The possible adding of a few gismu to make a set that would have the strong
benefit of self-consistency with some arbitrary standard was the only sugges-
tion that even addressed both camps, and it was responded to with a mixture
of 50% either 'OK' or "we'll accept it as good enough" and 50% as "I'm not
convinced that issue is important enough to make a change", with probably the
slight edge to the latter in numbers. I saw no argument to answer the latter,
and we simply don't have time for a full argument and polling of the issue via
JL; I cannot override our standards of baselining lightly. I have a large
camp of people who feel that any attempt to make the language more
'perfect' is in itself wrong if it delays the books any longer, and I will
not let the dictionary go to press with an issue affecting as many words
as the cultural gismu 'up in the air'. So I have had to decide that there
was no consensus achieved, and none was likely in the timeframe available.
This is what happens with most discussions on the List: most proposals fail
for lack of a clear, oppositioonless consensus behind them.
As for organized or spontaneous discuusion, this was one of the more
organized ones that we've had on Lojban List. I didn;t just pose a question
and say 'how do we solve it',. I posed a question and gave the data and what
I saw would be the range of possible answers that was salable. I did not
even get much response on where in that range the answer should be - instead
the answers ranged from trying to select actual words - which was NOT the issue,
to arguments on including gismu for Irish, English of England proper, and
combined north/South America, of which only the former could be construed
as relating to my proposal - but it raised a much nastier counter issue - that
of counting people of an ethnic identity rather than people of a linguistic
The issue was NEVER a wide open debate on what to do about cultural gismu.
It was decided long ago that we would have them, and to some extent was
decided by JCB in the basic language design.

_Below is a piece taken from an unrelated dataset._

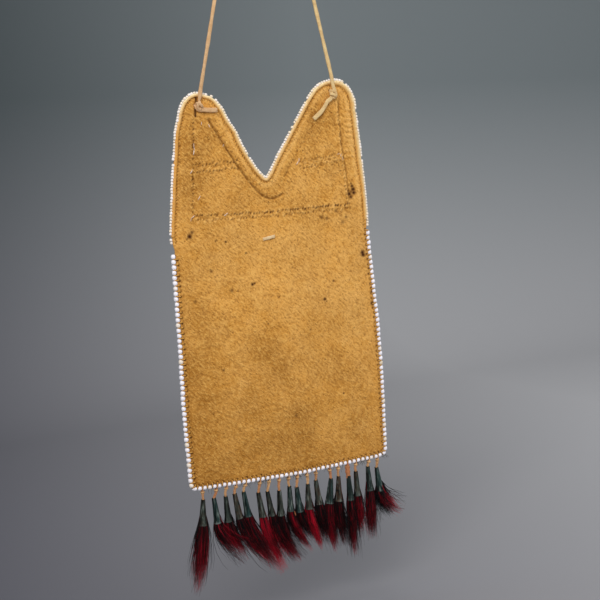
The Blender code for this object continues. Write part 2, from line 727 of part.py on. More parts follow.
def make_cone(name, drop, mouth_r, lean, parent, group, mat):
    """Rolled tin, open at both ends: a turned profile down the outside and up the inside."""
    mesh = bpy.data.meshes.new(name)
    profile = [
        (CONE_TIP_R, 0.0), (mouth_r, -CONE_L), (mouth_r - TIN_T, -CONE_L), (CONE_TIP_R - TIN_T, 0.0),
    ]
    edges = [(0, 1), (1, 2), (2, 3), (3, 0)]
    mesh.from_pydata([(r, 0.0, z) for r, z in profile], edges, [])
    obj = bpy.data.objects.new(name, mesh)
    turn = obj.modifiers.new("turn", "SCREW")
    turn.steps = CONE_SIDES
    turn.render_steps = CONE_SIDES
    turn.use_merge_vertices = True
    turn.merge_threshold = 0.00001
    turn.use_normal_calculate = True
    obj = solid_from(obj, name)
    obj.data.shade_smooth()
    obj.data.set_sharp_from_angle(angle=math.radians(50))
    seat(obj, group, mat, parent, (0.0, 0.0, -drop))
    obj.rotation_euler = (0.0, -lean, 0.0)
    return obj


def make_hair(name, drop, mouth_r, lean, sweep, length, parent, group, mat):
    """A lock of hair held in the cone, bending from the cone's line to its own sweep."""
    axis = Vector((math.sin(lean), 0.0, -math.cos(lean)))
    fall = Vector((math.sin(sweep), 0.0, -math.cos(sweep)))
    tip = Vector((0.0, 0.0, -drop))
    mouth = tip + axis * CONE_L
    end = mouth + fall * length
    bend = mouth + axis * (length * 0.33)
    inner_r = mouth_r - TIN_T
    flat = math.cos(math.pi / CONE_SIDES)
    in_r = CONE_TIP_R - TIN_T + (inner_r - CONE_TIP_R + TIN_T) * (THONG_IN_CONE + GAP) / CONE_L
    points = [tip + axis * (THONG_IN_CONE + GAP), mouth - axis * 0.2 * MM]
    radii = [in_r * flat - GAP, inner_r * flat - GAP]
    for t, swell_r in ((HAIR_FLARE / length, 0.96), (0.5, 0.7)):
        points.append(mouth * (1 - t) ** 2 + bend * (2 * t * (1 - t)) + end * t**2)
        radii.append(mouth_r * swell_r)
    points.append(end)
    radii.append(HAIR_TIP_R)
    obj = solid_from(tube(name, points, radii, 1), name)
    obj.data.shade_smooth()
    return seat(obj, group, mat, parent)


def main():
    start_clean()
    pouch = make_collection("quilled_pouch")
    cutters = make_collection("cutters")
    bands = bpy.data.collections.new("quilled_band_ridges")
    knots = bpy.data.collections.new("strap_knots")
    cutters.children.link(bands)
    cutters.children.link(knots)
    holes = bpy.data.collections.new("thong_holes")
    cutters.children.link(holes)
    place = (-HANG_X, 0.0, -HANG_Z)

    hide = make_material("smoked_hide", (0.51, 0.26, 0.065), 0.9)
    front_hide = make_material("front_hide", (0.49, 0.25, 0.065), 0.9)
    white_small = make_material("yoke_beads", (0.86, 0.83, 0.84), 0.3)
    white_large = make_material("seam_beads", (0.90, 0.88, 0.92), 0.25)
    strap_hide = make_material("strap_hide", (0.63, 0.42, 0.22), 0.85)
    thong_hide = make_material("thong_hide", (0.60, 0.25, 0.09), 0.85)
    tin = make_material("tin", (0.045, 0.06, 0.055), 0.42, 0.85)
    hair = make_material("dyed_hair", (0.12, 0.008, 0.012), 0.6)

    whole = rounded(yoke_corners() + pocket_corners(POCKET_H))
    pocket = rounded(pocket_corners(POCKET_H - FRONT_LIP_BELOW_MOUTH))
    make_back_panel(whole, pouch, holes, bands, hide, place)
    make_front_panel(pocket, pouch, front_hide, place)

    yoke = open_part(whole, POCKET_H + YOKE_BEADS_ABOVE_MOUTH, True)
    yoke_line = parallel(yoke, YOKE_BEAD_D / 2 + GAP)
    level = -(GAP + HIDE_T) / 2
    small = bead_string(
        "upper_bead_edging", yoke_line, level, YOKE_BEAD_PITCH, YOKE_BEAD_D / 2, YOKE_THREAD_D / 2, 4
    )
    seat(small, pouch, white_small, location=place)

    seam = open_part(whole, POCKET_H - SEAM_BEADS_BELOW_MOUTH, False)
    seam_line = parallel(seam, SEAM_BEAD_D / 2 + GAP)
    total = line_length(seam_line)
    count = max(2, round(total / SEAM_BEAD_PITCH))
    gaps = [(i, walk(seam_line, total * i / count)) for i in range(count + 1)]
    half = (POCKET_HALF_LEFT + POCKET_HALF_RIGHT) / 2
    held = {}
    nearest = -half
    for k, row in enumerate(TINKLERS):
        want = row[0] * half
        free = [g for g in gaps if g[1].y < SEAM_CORNER_R and g[1].x >= nearest]
        i, at = min(free, key=lambda g: abs(g[1].x - want))
        held[i] = (k, at)
        nearest = at.x + TINKLERS_APART
    large = bead_string(
        "lower_bead_edging", seam_line, 0.0, SEAM_BEAD_PITCH, SEAM_BEAD_D / 2, SEAM_THREAD_D / 2, 5,
        tuple(held),
    )
    seat(large, pouch, white_large, location=place)

    make_strap(pouch, knots, strap_hide, place)
    make_closure(pouch, strap_hide, place)

    for k, at in held.values():
        _, drop, mouth_r, lean, sweep, length = TINKLERS[k]
        tag = "%02d" % (k + 1)
        pivot = bpy.data.objects.new("tinkler_pivot_" + tag, None)
        pivot.empty_display_size = 0.003
        seat(pivot, pouch, location=(place[0] + at.x, 0.0, place[2] + at.y))
        lean = math.radians(lean)
        sweep = math.radians(sweep)
        make_thong("thong_" + tag, drop * MM, lean, pivot, pouch, thong_hide)
        make_cone("tin_cone_" + tag, drop * MM, mouth_r * MM, lean, pivot, pouch, tin)
        make_hair("hair_tuft_" + tag, drop * MM, mouth_r * MM, lean, sweep, length * MM, pivot, pouch, hair)


main()
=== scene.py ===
"""A quilled hide pouch that hangs by its thong strap, seen from its plain back, with its studio."""

import json
import math
import random
from collections import namedtuple

import bmesh
import bpy
import numpy as np
from bpy.props import (
    FloatProperty,
    FloatVectorProperty,
    IntProperty,
    PointerProperty,
)
from mathutils import Matrix, Vector, noise
from mathutils.bvhtree import BVHTree


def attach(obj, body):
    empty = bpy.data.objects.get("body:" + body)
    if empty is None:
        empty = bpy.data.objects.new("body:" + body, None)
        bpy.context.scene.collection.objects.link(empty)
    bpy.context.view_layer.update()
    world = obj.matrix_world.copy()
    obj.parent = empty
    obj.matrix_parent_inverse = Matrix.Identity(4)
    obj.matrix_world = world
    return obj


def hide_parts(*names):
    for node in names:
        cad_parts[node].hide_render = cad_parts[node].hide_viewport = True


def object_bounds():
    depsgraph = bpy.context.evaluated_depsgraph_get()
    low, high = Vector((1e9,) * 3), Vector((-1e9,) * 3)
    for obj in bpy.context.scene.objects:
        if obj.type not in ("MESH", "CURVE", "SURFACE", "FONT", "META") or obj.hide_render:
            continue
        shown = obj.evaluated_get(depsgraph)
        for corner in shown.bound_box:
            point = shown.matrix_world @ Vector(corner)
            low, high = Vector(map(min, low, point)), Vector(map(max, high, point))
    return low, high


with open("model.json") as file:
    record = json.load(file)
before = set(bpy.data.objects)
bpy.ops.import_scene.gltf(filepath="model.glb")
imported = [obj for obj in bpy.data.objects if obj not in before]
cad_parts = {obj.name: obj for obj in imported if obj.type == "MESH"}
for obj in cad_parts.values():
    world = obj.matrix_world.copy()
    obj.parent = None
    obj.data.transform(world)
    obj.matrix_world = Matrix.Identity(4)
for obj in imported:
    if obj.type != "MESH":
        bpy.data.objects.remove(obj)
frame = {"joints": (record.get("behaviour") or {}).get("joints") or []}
LOW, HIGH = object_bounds()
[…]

The question was where to draw
the line, or even more simply, whether any reason at this point could justify
moving the line from where it had apparently been arbitrarily drawn.
The people who posted most loudly seemed to assume tacitly that moving the
line was a given, which it was not under our baseline policy. When I
'called the question', several people who had been silent almost unanimously
said "we aren;t convinced that any change at all is necessary", and even
John Cowan who had argued FOR the change at the LogFest meeting and in postings
on the list, was tepid in support for change when there was such opposition.

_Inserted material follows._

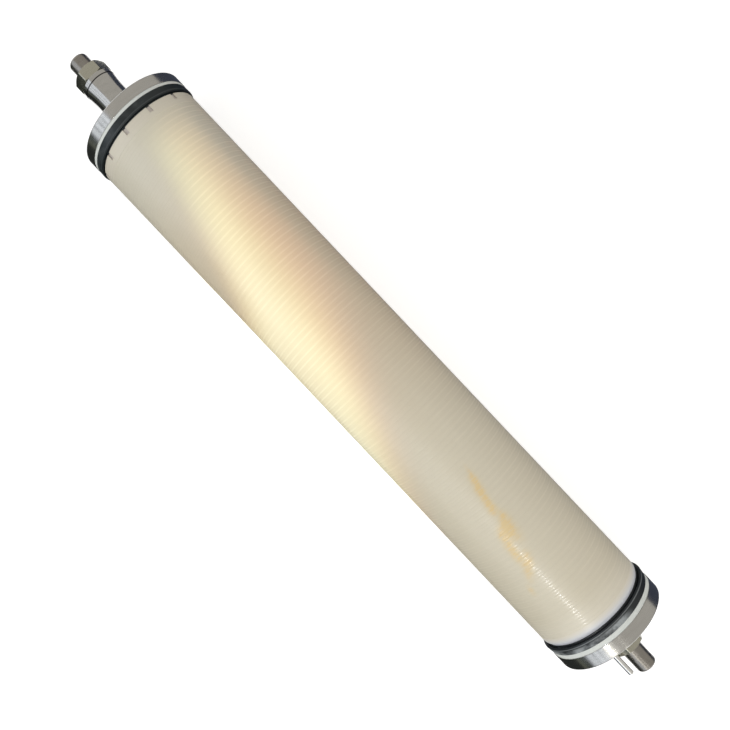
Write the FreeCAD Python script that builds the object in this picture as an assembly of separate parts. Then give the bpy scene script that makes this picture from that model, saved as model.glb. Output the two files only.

Thus the discussion was rather structured, with a proposal, a discussion
period, a call for votes, a vote, and a collapse of argument on the proponents
for change side. This doesn't mean that side agreed with the consensus of no
change, but rather they were unable to break the assumed consensus AGAINST
change that is fundamental to a baseline system.
Using your wording, we eliminated the least favored alternatives, i.e. all of
the change proposals, since none attracted more than a couple of people in
I will agree that in general change in Lojban is only possible if someone
believes in aproposal enough to frame it and shepherd it through debate
in a structured but forceful and active manner to encourage people to adopt
the proposal. Such a person has to be willing to make changes in the proposal
being shepherded, but must be enough of a believer that they keepthe idea
going against inertia. This takes a lot of work if there is no immediate
consensus. Nick has won a default consensus on his lujvo place structure
proposals by doing an immnense amount of work, enough that I, as an opponent
of early dictation of lujvo place struture patterns in stead of letting them
be 'discovered' for a few years, could only stand aside. His ideas may still
not be accepted, but his writing of a detailed paper supporting his proposal
and analyzing the entire set of lujvo means that counterproposals must
be either a) equally comprehensive, or b) piecemeal showing that individual
words can't work like he has proposed and then getting enough of these
individuals to show that the imposed standard isn't good enough to enforce
even as only a default. I think the latter may indeed happen, but it will
take a long time to build the langauge experience to make such a case.
It woill similarly take a long time and a bit of actual experience using the
language to resolve the culture words question. If actual usage shows that
the status quo is a problem, than it is reasonable to assume that the
language users will propose a change, simply adopt such a change without
bothering with a proposal, or otherwise express their sentiment clearly.
But that won't happen till we have a dictionary.